Bilgen şunları söyledi: “Dokunulmazlıkları tümden kaldıracak sadece belli dosyalarla ilgili yargılamalardan bahsetmiyorum. AKP’nin yaptığı, Davutoğlu, Kılıçdaroğlu ve Bahçeli üçlüsünün dizayn ettiği gibi değil, bizim de önerdiğimiz her türlü suçla ilgili, kürsü dokunulmazlığı ve ifade özgürlüğü hariç her türlü suçla ilgili dokunulmazlığı kaldıran girişimi getirin biz ifade vermekten kaçıyor muyuz görelim. Ya da haklarında hırsızlık iddiası bulunanlar ifade vermeye gidiyorlar mı hep birlikte görelim.”
MHP ve AKP Genel Başkanları’nın bugün yaptığı görüşmeye ilişkin de değerlendirme yapan Bilgen, “AKP-MHP görüşmesini bir anayasa görüşmesi olarak kabul etmiyoruz. 7 Haziran sonrasında ‘ver bilali al hilali’ yapıldı. Şimdi de ver idamı al başkanlığı görüşmeleri yapılıyor” dedi.
Bilgen, bu açıklamalarının ardından basın mensuplarının sorularını yanıtladı.

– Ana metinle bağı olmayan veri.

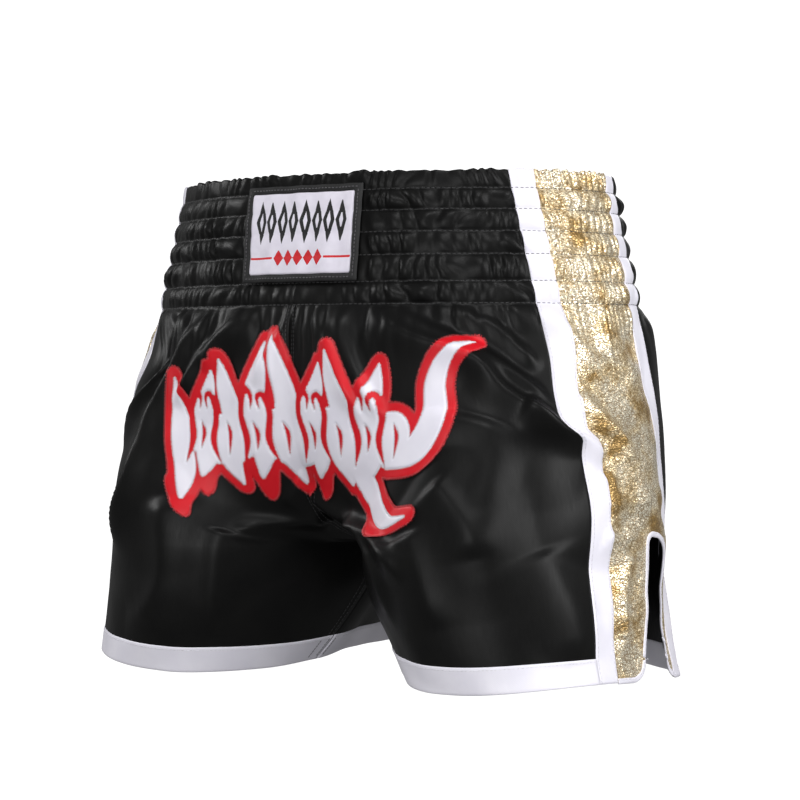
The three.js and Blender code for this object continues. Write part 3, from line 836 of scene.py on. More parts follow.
def cloth_piece(name, windows, material, nodes, sewn=None, inset=0.0):
    """Thin cloth over windows of the grids: (key, first row, last row, first column, last column)."""
    points, outs, flats, quads, count = [], [], [], [], 0
    sheets_of_ids = []
    for key, top, bottom, left, right in windows:
        rows, columns = slice(top + TURN_STEPS, bottom + TURN_STEPS + 1), slice(left, right + 1)
        p = whole[key][rows, columns]
        ids = count + np.arange(p.shape[0] * p.shape[1]).reshape(p.shape[:2])
        count += ids.size
        points.append(p.reshape(-1, 3))
        outs.append(whole_out[key][rows, columns].reshape(-1, 3))
        flats.append(cloth_map[key[1]][rows, columns].reshape(-1, 2))
        sheets_of_ids.append(ids)
    if sewn:
        rows = slice(0, sewn)
        sheets_of_ids[1][rows, 0] = sheets_of_ids[0][rows, -1]
    for ids, window in zip(sheets_of_ids, windows):
        quads.append(grid_quads(ids, window[0][0]))
    quads = np.concatenate(quads)
    used, quads = np.unique(quads, return_inverse=True)
    quads = quads.reshape(-1, 4)
    p, out, flat = (np.concatenate(x)[used] for x in (points, outs, flats))
    body, faces = two_layers(p + out * (HALF_CLOTH - inset), p - out * (HALF_CLOTH + inset), quads)
    return add_piece(name, body, faces, material, nodes, np.concatenate([flat, flat]))


def at_columns(values, columns):
    i = np.clip(np.floor(columns).astype(int), 0, values.shape[1] - 2)
    f = (columns - i)[None, :, None]
    return values[:, i] * (1 - f) + values[:, i + 1] * f


def at_rows(values, rows):
    i = np.clip(np.floor(rows).astype(int), 0, values.shape[0] - 2)
    f = (rows - i)[:, None, None]
    return values[i] * (1 - f) + values[i + 1] * f


def raised_strip(name, key, rows, columns, heights, depths, material, nodes):
    """A thick strip over fractional rows and columns, standing heights out and depths in."""
    def take(values):
        return at_rows(at_columns(values, columns), rows + TURN_STEPS)

    p, out, flat = take(whole[key]), take(whole_out[key]), take(cloth_map[key[1]])
    ids = np.arange(p.shape[0] * p.shape[1]).reshape(p.shape[:2])
    outer = (p + out * heights[..., None]).reshape(-1, 3)
    inner = (p - out * depths[..., None]).reshape(-1, 3)
    flat = flat.reshape(-1, 2)
    body, faces = two_layers(outer, inner, grid_quads(ids, key[0]))
    return add_piece(name, body, faces, material, nodes, np.concatenate([flat, flat]))


HANDS = {1: "left", -1: "right"}
F0, F1, F2 = np.cumsum((0,) + FRONT_COLUMNS)[1:]
B0, B1, B2 = np.cumsum((0,) + BACK_COLUMNS)[1:]
TUCK = 3  # rows of the black panels that go up inside the hem band
TOP = -TURN_STEPS
for side, hand in HANDS.items():
    front, back = (side, "front"), (side, "back")
    cloth_piece(
        f"front_panel_satin_{hand}", [(front, TOP, HEM_ROW + TUCK, 0, F0)], BLACK,
        [f"front_panel_{hand}"])
    cloth_piece(
        f"back_panel_satin_{hand}", [(back, TOP, HEM_ROW + TUCK, B1, B2)], BLACK,
        [f"back_panel_{hand}"])
    cloth_piece(
        f"side_panel_lame_{hand}", [(front, TOP, LAST_ROW, F1, F2), (back, TOP, LAST_ROW, 0, B0)],
        GOLD, [f"side_panel_{hand}"], sewn=SLIT_ROW + TURN_STEPS + 1)

    low_lining = LAST_ROW - 9
    cloth_piece(
        f"side_lining_{hand}",
        [(front, BAND_ROW, low_lining, F1, F2 - 2), (back, BAND_ROW, low_lining, 2, B0)],
        BLACK, [], inset=0.75)

    # tapes, with rounded folds along both edges
    for which, key, low, high in (("front", front, F0, F1), ("back", back, B0, B1)):
        rows = np.arange(TOP, LAST_ROW + 1).astype(float)
        share = np.array([0, 0.02, 0.06, 0.15, 0.3, 0.45, 0.6, 0.75, 0.87, 0.94, 0.98, 1])
        columns = low - 0.35 + share * (high - low + 0.7)
        profile = np.array([0.05, 0.55, 0.8, 0.85, 0.88, 0.88, 0.88, 0.88, 0.85, 0.8, 0.55, 0.05])
        heights = np.broadcast_to(profile, (len(rows), len(columns)))
        raised_strip(
            f"{which}_tape_satin_{hand}", key, rows, columns, heights, heights * 0.5, WHITE,
            [f"{which}_tape_{hand}"])

    # hem bands, folded round the bottom edge
    for which, key, low, high in (("front", front, 0, F0), ("back", back, B1, B2)):
        inner = np.arange(HEM_ROW + 1, LAST_ROW).astype(float)
        rows = np.concatenate([[HEM_ROW - 0.15, HEM_ROW + 0.05, HEM_ROW + 0.4], inner,
                               [LAST_ROW - 0.3, LAST_ROW]])
        profile = np.concatenate([[0.1, 0.65, 0.85], np.full(len(inner), 0.9), [0.85, 0.5]])
        columns = np.arange(low, high + 1).astype(float)
        heights = np.broadcast_to(profile[:, None], (len(rows), len(columns)))
        raised_strip(
            f"{which}_hem_satin_{hand}", key, rows, columns, heights, heights, WHITE,
            [f"{which}_hem_band_{hand}"])


# ---- paths and sewing threads ----
def even_path(points, pitch, *others):
    """Points a pitch apart along a line, with other values carried along."""
    run = run_along(points)
    marks = (np.arange(max(int(run[-1] / pitch), 1)) + 0.5) * pitch
    return [np.stack([np.interp(marks, run, x[:, k]) for k in range(x.shape[1])], -1)
            for x in (points, *others)]


def threads(name, centres, along, outs, length, width, height, material, slot):
    """Short rounded stitches: one at each centre, lying along the surface."""
    across = unit(np.cross(outs, along))
    ups = unit(np.cross(along, across))
    along = unit(along)
    rings = [(-0.5, 0.35), (-0.3, 1.0), (0.3, 1.0), (0.5, 0.35)]
    sides = 6
    points = []
    for place, size in rings:
        for k in range(sides):
            a = 2 * math.pi * k / sides
            points.append(centres + along * (length * place) + across * (width / 2 * size * math.cos(a))
                          + ups * (height * size * math.sin(a)))
    points = np.stack(points, 1)
    per = points.shape[1]
    quads = [(r * sides + k, r * sides + (k + 1) % sides, (r + 1) * sides + (k + 1) % sides,
              (r + 1) * sides + k) for r in range(len(rings) - 1) for k in range(sides)]
    caps = [tuple(range(sides))[::-1], tuple(range(per - sides, per))]
    offset = (np.arange(len(centres)) * per)[:, None, None]
    faces = [(np.array(x)[None] + offset).reshape(-1, len(x[0])) for x in (quads, caps)]
    return add_piece(name, points.reshape(-1, 3), faces, material)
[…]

Tutuklamalarla ilgili AİHM’e yapılan başvurular konusunda yöneltilen bir soruya Bilgen, bu konudaki çalışmalarının devam ettiği yanıtını verdi.
YOL HARİTASINI 14 KASIM'DA BELİRLEYECEK
Bilgen’e HDP’nin bundan sonraki yol haritasının ne olacağı da soruldu. Bilgen bu soruyu “14 Kasım’da MYK’mizi yapacağız. Somut planlamamızı çıkaracağız. Daha yaygın bir görüş almak için kamuoyu araştırması gibi değerlendirmeler alacağız. Süreci de takip ederek partimize yaklaşımın nereye evrileceğini görerek değerlendirmemizi yapacağız” sözleriyle yanıtladı.
‘Yeni eş başkanlık tartışması yok!’
Eş genel başkanlarının tutuklanması nedeniyle yeni eş başkanların belirlenmesi yönünde parti içerisinde bir tartışmanın olup olmadığı da sorulan Bilgen, “Şu an ki durumun fiili bir durum olduğu düşüncesindeyiz. Siyaseten bu durumu olağanlaştıracak herhangi bir süreci düşünmüyoruz. Bu durumu kabullenecek bir durum olarak görmüyoruz. Böyle bir planlama yok” diye konuştu.
“KCK Ana Davası”nda yargılanırken dosyaları ayrılan HDP’li 7 milletvekili hakkında mahkemece daha önce verilen “zorla getirme” kararının kaldırılması da sorulan Bilgen, “Bu olağan bir durumdur. Biz hukukun olağan işlemesi gerektiği düşüncesindeyiz. Önümüzdeki günlere ilişkin bir referans olarak alacak değiliz. 4 Kasım gecesi yaşanılanlar bunun böyle olmadığını bütün dünyaya gösterdi” diye yanıt verdi.